▶ **Task prompt**:
Print out each entry below exactly, please.

▶ **Provided information**:
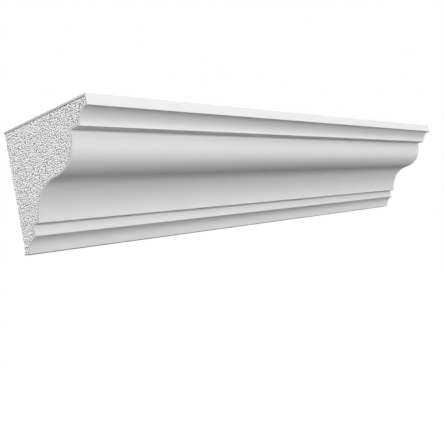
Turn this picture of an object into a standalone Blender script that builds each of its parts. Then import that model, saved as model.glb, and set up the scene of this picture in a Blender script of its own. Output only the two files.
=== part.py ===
# A straight length of cornice moulding for the outside of a house: a foam core that is cut to
# the profile, and a thin hard coat on its top, its moulded front and its underside.
# Metres, +Z up. The wall is the plane y = 0, the front looks towards -Y and the length runs
# along X. The origin is the middle of the bare foam back, where the moulding meets the wall.

import math

import bmesh
import bpy
from mathutils import Vector

# Driving dimensions
LENGTH = 2.000
PROJECTION = 0.300
HEIGHT = 0.300
COAT = 0.004
TOUCHING_GAP = 0.0003

# The moulded front, from the top down. "Out" is measured from the wall.
FASCIA_HEIGHT = 0.0265
CAVETTO_RADIUS = 0.0362
SOFFIT_WIDTH = 0.0298
CYMA_TURN_OUT = 0.154
CYMA_TURN_DOWN = 0.150
CYMA_FOOT_OUT = 0.0726
CYMA_FOOT_DOWN = 0.2368
LIP_OUT = 0.0525
LIP_HEIGHT = 0.0268
NOSE_OUT = 0.0193

# Directions on the profile: 0 runs level towards the wall and 90 runs straight down.
LEVEL = 0
PLUMB = 90
CYMA_TURN_SLOPE = 2
CYMA_FOOT_SLOPE = 82
LOW_HOLLOW_START_SLOPE = 18
LOW_HOLLOW_END_SLOPE = 70

# How far each curve's handles reach towards the crossing of its end tangents. The first value
# makes a true quarter circle, and a larger one a fuller curve.
QUARTER_CIRCLE = 0.5523
OVOLO_FULLNESS = 0.61
HOLLOW_FULLNESS = 0.61
LOW_HOLLOW_FULLNESS = 0.80

CAVETTO_STEPS = 12
OVOLO_STEPS = 26
HOLLOW_STEPS = 24
LOW_HOLLOW_STEPS = 10
SHARP_CORNER = math.radians(25)


def heading(degrees):
    """The unit vector of a direction on the profile, as (out, down)."""
    angle = math.radians(degrees)
    return Vector((-math.cos(angle), math.sin(angle)))


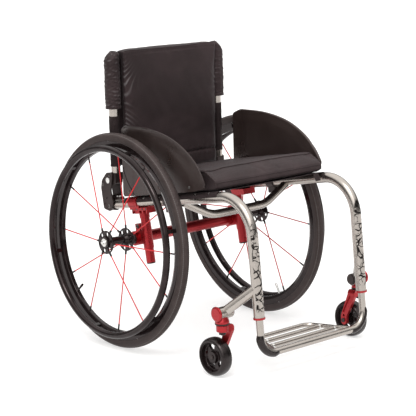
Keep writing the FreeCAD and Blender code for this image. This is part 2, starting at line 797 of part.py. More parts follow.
def caster_fork(sign):
    """Single-sided fork: a crown on the stem and one arm inboard of the wheel, rounded at the shoulder."""
    x = number(d.fork_arm_inner)
    low_x = x if sign > 0 else -x - number(d.fork_arm_thickness)
    stem_y = -number(d.caster_setback)
    half = d.fork_arm_half_width
    depth = 13
    top = 140.6
    knee = 64
    foot = d.caster_radius - 12.3
    rear = -d.caster_axle_setback
    outline = [(stem_y - depth, top, 6), (stem_y - depth, top - 17, 8), (rear - half - 2, knee, 14),
               (rear - half, foot, 9), (rear + half, foot, 9), (rear + half - 0.5, knee, 14),
               (stem_y + depth, top - 12, 12), (stem_y + depth, top, 6)]
    axle_hole = (d.caster_axle_radius + 0.05, rear, d.caster_radius)
    arm = plate(outline, low_x, d.fork_arm_thickness, holes=[axle_hole])
    recess = new_sketch(arm, "YZ_Plane", low_x if sign > 0 else low_x + number(d.fork_arm_thickness))
    recess_top, recess_foot, recess_depth = top - 16, 74.0, 3.5
    draw(recess, [(stem_y - 5, recess_top, 2), (rear - 4.5, recess_foot, 2), (rear + 4, recess_foot, 2),
                  (stem_y + 6, recess_top, 2)])
    hollow = arm.newObject("PartDesign::Pocket", "recess")
    hollow.Profile = recess
    hollow.Length = recess_depth
    hollow.Reversed = sign > 0
    crown_foot, crown_top = 122.4, 141.0
    crown = turned([(0, crown_foot), (d.crown_radius, crown_foot, 3), (d.crown_radius, crown_top - 2.5),
                    (d.crown_radius - 1.5, crown_top), (0, crown_top)], stem_place(sign))
    bridge_height = top - crown_foot - 0.6
    bridge_width, bridge_inset = 30.0, 13.0
    bridge = block(bridge_width, depth * 2, bridge_height, stem_place(sign, top - bridge_height / 2),
                   Vector(-sign * bridge_inset, 0, 0))
    bore = rod(d.stem_radius + 0.05, 40, stem_place(sign, 110))
    spare = rod(3.6, 30, across(sign, x - 10, rear - 1, 64.5))
    whole = fuse(arm, crown, bridge)
    shoulder = doc.addObject("Part::Common", "shoulder")
    shoulder.Base = whole
    shoulder.Tool = shoulder_stock(sign, top + 1)
    return cut(shoulder, bore, spare)


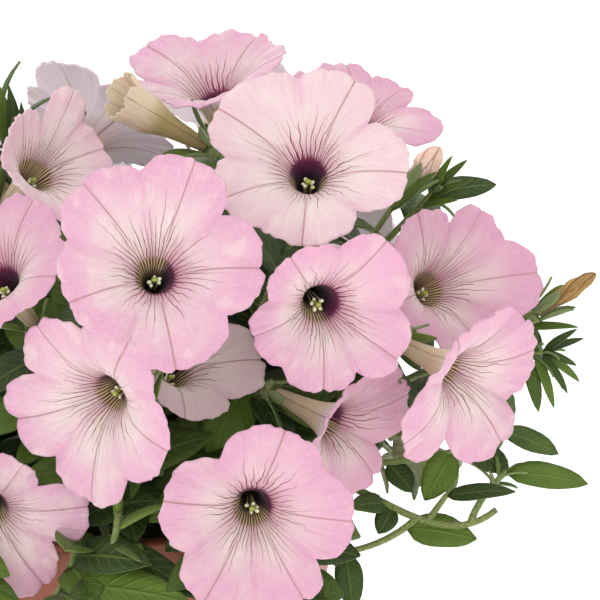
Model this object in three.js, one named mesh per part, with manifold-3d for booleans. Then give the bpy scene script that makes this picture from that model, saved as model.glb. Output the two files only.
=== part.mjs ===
// A potted trailing petunia of the hanging-basket kind: a plain round plastic pot filled with
// potting soil, out of which leafy stems rise and arch over to carry pale pink trumpet blooms.
// Millimetres, +Z up. The origin is the centre of the flat underside of the pot, and -Y is the
// side with the most blooms.

import * as THREE from 'three';
import { mergeVertices } from 'three/addons/utils/BufferGeometryUtils.js';
import Module from 'manifold-3d';

const wasm = await Module();
wasm.setup();

// ---- driving dimensions ---------------------------------------------------------------------

const POT_HEIGHT = 135;
const POT_MOUTH_RADIUS = 95;      // outside, just under the lip
const POT_BASE_RADIUS = 68;
const POT_WALL = 2.6;
const POT_LIP_HEIGHT = 14;
const POT_LIP_OUT = 4;            // how far the lip stands out from the wall
const POT_SIDES = 36;
const DRAIN_RADIUS = 3;
const DRAIN_COUNT = 5;
const DRAIN_RING = 44;            // drain holes lie on this radius

const SOIL_TOP = 119;
const SEAT_GAP = 0.3;             // clearance between pieces that rest on each other

const STEM_RADIUS = 1.6;
const STEM_SIDES = 5;
const STEM_STEPS = 6;
const BRANCH_RADIUS = 1.4;
const BRANCH_STEPS = 4;
const STEM_SINK = 15;             // how deep a stem is set in the soil
const HOLE_CLEARANCE = 0.8;

const CALYX_RADIUS = 3.2;         // the green cup that a bloom sits in
const CALYX_FOOT = 2.9;           // radius where the cup meets the stem
const CALYX_LENGTH = 5;
const CALYX_SEAT = 2;             // from the end of the stem to the seat of the bloom
const SEPAL_LENGTH = 17;
const SEPAL_FLARE = 0.36;         // radians, off the axis of the bloom

const TUBE_LENGTH = 28;           // from the calyx to the throat of a bloom
const THROAT_RADIUS = 7;
const NECK_RADIUS = 2.4;
const THROAT_DEPTH = 16;
const PETAL_WALL = 1.1;
const PETAL_LENGTH = 34;          // along the surface, from the throat to a lobe's tip
const FUNNEL_ANGLE = 62;          // degrees, how steeply the limb leaves the throat
const OPEN_ANGLE = 8;             // degrees, what is left of that at the edge
const NOTCH_REACH = 0.8;          // how far the notches between lobes reach, to a whole lobe
const LOBE_FOLD = 1.6;            // each lobe is folded this much along its mid-vein
const LOBES = 5;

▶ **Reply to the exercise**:
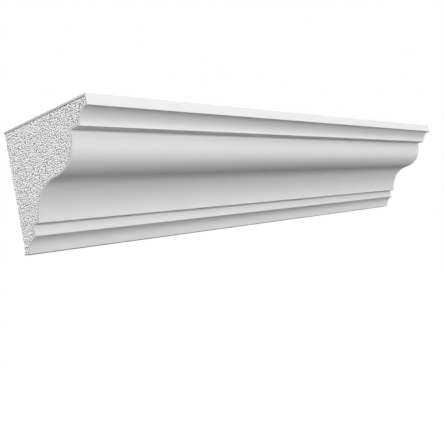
Turn this picture of an object into a standalone Blender script that builds each of its parts. Then import that model, saved as model.glb, and set up the scene of this picture in a Blender script of its own. Output only the two files.
=== part.py ===
# A straight length of cornice moulding for the outside of a house: a foam core that is cut to
# the profile, and a thin hard coat on its top, its moulded front and its underside.
# Metres, +Z up. The wall is the plane y = 0, the front looks towards -Y and the length runs
# along X. The origin is the middle of the bare foam back, where the moulding meets the wall.

import math

import bmesh
import bpy
from mathutils import Vector

# Driving dimensions
LENGTH = 2.000
PROJECTION = 0.300
HEIGHT = 0.300
COAT = 0.004
TOUCHING_GAP = 0.0003

# The moulded front, from the top down. "Out" is measured from the wall.
FASCIA_HEIGHT = 0.0265
CAVETTO_RADIUS = 0.0362
SOFFIT_WIDTH = 0.0298
CYMA_TURN_OUT = 0.154
CYMA_TURN_DOWN = 0.150
CYMA_FOOT_OUT = 0.0726
CYMA_FOOT_DOWN = 0.2368
LIP_OUT = 0.0525
LIP_HEIGHT = 0.0268
NOSE_OUT = 0.0193

# Directions on the profile: 0 runs level towards the wall and 90 runs straight down.
LEVEL = 0
PLUMB = 90
CYMA_TURN_SLOPE = 2
CYMA_FOOT_SLOPE = 82
LOW_HOLLOW_START_SLOPE = 18
LOW_HOLLOW_END_SLOPE = 70

# How far each curve's handles reach towards the crossing of its end tangents. The first value
# makes a true quarter circle, and a larger one a fuller curve.
QUARTER_CIRCLE = 0.5523
OVOLO_FULLNESS = 0.61
HOLLOW_FULLNESS = 0.61
LOW_HOLLOW_FULLNESS = 0.80

CAVETTO_STEPS = 12
OVOLO_STEPS = 26
HOLLOW_STEPS = 24
LOW_HOLLOW_STEPS = 10
SHARP_CORNER = math.radians(25)


def heading(degrees):
    """The unit vector of a direction on the profile, as (out, down)."""
    angle = math.radians(degrees)
    return Vector((-math.cos(angle), math.sin(angle)))


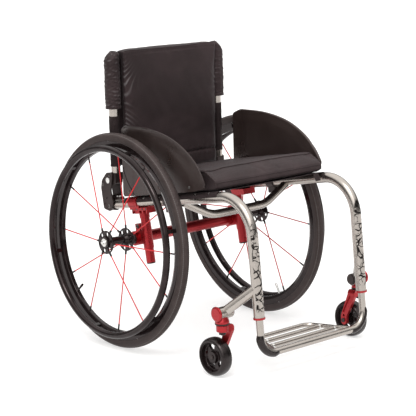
Keep writing the FreeCAD and Blender code for this image. This is part 2, starting at line 797 of part.py. More parts follow.
def caster_fork(sign):
    """Single-sided fork: a crown on the stem and one arm inboard of the wheel, rounded at the shoulder."""
    x = number(d.fork_arm_inner)
    low_x = x if sign > 0 else -x - number(d.fork_arm_thickness)
    stem_y = -number(d.caster_setback)
    half = d.fork_arm_half_width
    depth = 13
    top = 140.6
    knee = 64
    foot = d.caster_radius - 12.3
    rear = -d.caster_axle_setback
    outline = [(stem_y - depth, top, 6), (stem_y - depth, top - 17, 8), (rear - half - 2, knee, 14),
               (rear - half, foot, 9), (rear + half, foot, 9), (rear + half - 0.5, knee, 14),
               (stem_y + depth, top - 12, 12), (stem_y + depth, top, 6)]
    axle_hole = (d.caster_axle_radius + 0.05, rear, d.caster_radius)
    arm = plate(outline, low_x, d.fork_arm_thickness, holes=[axle_hole])
    recess = new_sketch(arm, "YZ_Plane", low_x if sign > 0 else low_x + number(d.fork_arm_thickness))
    recess_top, recess_foot, recess_depth = top - 16, 74.0, 3.5
    draw(recess, [(stem_y - 5, recess_top, 2), (rear - 4.5, recess_foot, 2), (rear + 4, recess_foot, 2),
                  (stem_y + 6, recess_top, 2)])
    hollow = arm.newObject("PartDesign::Pocket", "recess")
    hollow.Profile = recess
    hollow.Length = recess_depth
    hollow.Reversed = sign > 0
    crown_foot, crown_top = 122.4, 141.0
    crown = turned([(0, crown_foot), (d.crown_radius, crown_foot, 3), (d.crown_radius, crown_top - 2.5),
                    (d.crown_radius - 1.5, crown_top), (0, crown_top)], stem_place(sign))
    bridge_height = top - crown_foot - 0.6
    bridge_width, bridge_inset = 30.0, 13.0
    bridge = block(bridge_width, depth * 2, bridge_height, stem_place(sign, top - bridge_height / 2),
                   Vector(-sign * bridge_inset, 0, 0))
    bore = rod(d.stem_radius + 0.05, 40, stem_place(sign, 110))
    spare = rod(3.6, 30, across(sign, x - 10, rear - 1, 64.5))
    whole = fuse(arm, crown, bridge)
    shoulder = doc.addObject("Part::Common", "shoulder")
    shoulder.Base = whole
    shoulder.Tool = shoulder_stock(sign, top + 1)
    return cut(shoulder, bore, spare)


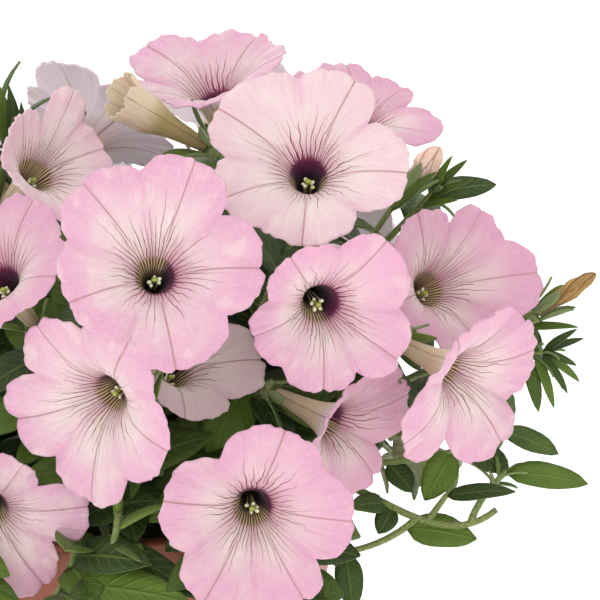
Model this object in three.js, one named mesh per part, with manifold-3d for booleans. Then give the bpy scene script that makes this picture from that model, saved as model.glb. Output the two files only.
=== part.mjs ===
// A potted trailing petunia of the hanging-basket kind: a plain round plastic pot filled with
// potting soil, out of which leafy stems rise and arch over to carry pale pink trumpet blooms.
// Millimetres, +Z up. The origin is the centre of the flat underside of the pot, and -Y is the
// side with the most blooms.

import * as THREE from 'three';
import { mergeVertices } from 'three/addons/utils/BufferGeometryUtils.js';
import Module from 'manifold-3d';

const wasm = await Module();
wasm.setup();

// ---- driving dimensions ---------------------------------------------------------------------

const POT_HEIGHT = 135;
const POT_MOUTH_RADIUS = 95;      // outside, just under the lip
const POT_BASE_RADIUS = 68;
const POT_WALL = 2.6;
const POT_LIP_HEIGHT = 14;
const POT_LIP_OUT = 4;            // how far the lip stands out from the wall
const POT_SIDES = 36;
const DRAIN_RADIUS = 3;
const DRAIN_COUNT = 5;
const DRAIN_RING = 44;            // drain holes lie on this radius

const SOIL_TOP = 119;
const SEAT_GAP = 0.3;             // clearance between pieces that rest on each other

const STEM_RADIUS = 1.6;
const STEM_SIDES = 5;
const STEM_STEPS = 6;
const BRANCH_RADIUS = 1.4;
const BRANCH_STEPS = 4;
const STEM_SINK = 15;             // how deep a stem is set in the soil
const HOLE_CLEARANCE = 0.8;

const CALYX_RADIUS = 3.2;         // the green cup that a bloom sits in
const CALYX_FOOT = 2.9;           // radius where the cup meets the stem
const CALYX_LENGTH = 5;
const CALYX_SEAT = 2;             // from the end of the stem to the seat of the bloom
const SEPAL_LENGTH = 17;
const SEPAL_FLARE = 0.36;         // radians, off the axis of the bloom

const TUBE_LENGTH = 28;           // from the calyx to the throat of a bloom
const THROAT_RADIUS = 7;
const NECK_RADIUS = 2.4;
const THROAT_DEPTH = 16;
const PETAL_WALL = 1.1;
const PETAL_LENGTH = 34;          // along the surface, from the throat to a lobe's tip
const FUNNEL_ANGLE = 62;          // degrees, how steeply the limb leaves the throat
const OPEN_ANGLE = 8;             // degrees, what is left of that at the edge
const NOTCH_REACH = 0.8;          // how far the notches between lobes reach, to a whole lobe
const LOBE_FOLD = 1.6;            // each lobe is folded this much along its mid-vein
const LOBES = 5;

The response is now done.